C. Company-specific factors
Factors such as financial health, competitive position, management effectiveness, and growth prospects can influence a company’s beta.
7. Strategies for Investing in High and Low Beta Stocks
A. High beta stock investment strategies
Growth-oriented portfolio
Investors seeking aggressive growth may allocate a portion of their portfolio to high beta stocks. This strategy aims to capture significant upside potential during bullish market conditions.
Tactical trading opportunities
Traders can capitalize on short-term price fluctuations in high beta stocks by implementing strategies such as momentum trading or swing trading.
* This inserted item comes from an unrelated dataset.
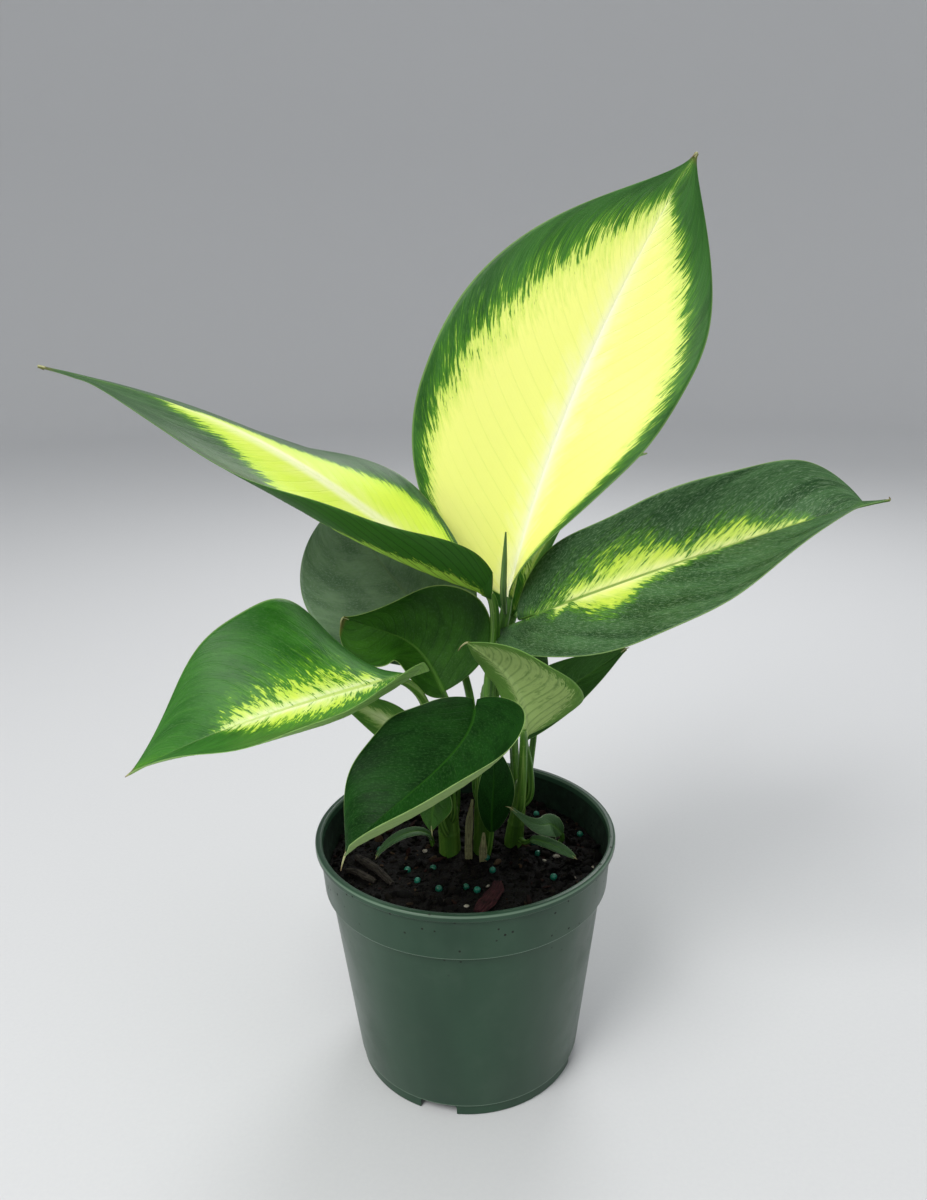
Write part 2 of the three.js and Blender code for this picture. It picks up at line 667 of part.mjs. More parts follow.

B. Low beta stock investment strategies
Defensive portfolio
Investors concerned about market volatility and seeking capital preservation may choose to include low beta stocks in their portfolio. These stocks provide stability and act as a hedge during market downturns.
Income-focused investing
Low beta stocks, particularly those from sectors like utilities and consumer staples, often offer stable dividend payments. Income-focused investors can prioritize these stocks to generate a reliable income stream.
8. Conclusion
In summary, understanding the concept of beta and differentiating between high beta and low beta stocks is crucial in evaluating the volatility and risk associated with investments. High beta stocks exhibit higher price volatility, sensitivity to market movements, and the potential for both higher returns and losses. Low beta stocks, on the other hand, demonstrate lower price volatility, less sensitivity to market movements, and the potential for lower returns and losses.
Investors should consider their risk tolerance, financial goals, and market conditions when deciding whether to invest in high or low beta stocks. By tailoring investment strategies based on these factors, individuals can effectively manage risk, optimize returns, and achieve their investment objectives. It is important to note that beta is just one aspect of investment analysis and should be considered alongside other fundamental and technical factors before making investment decisions.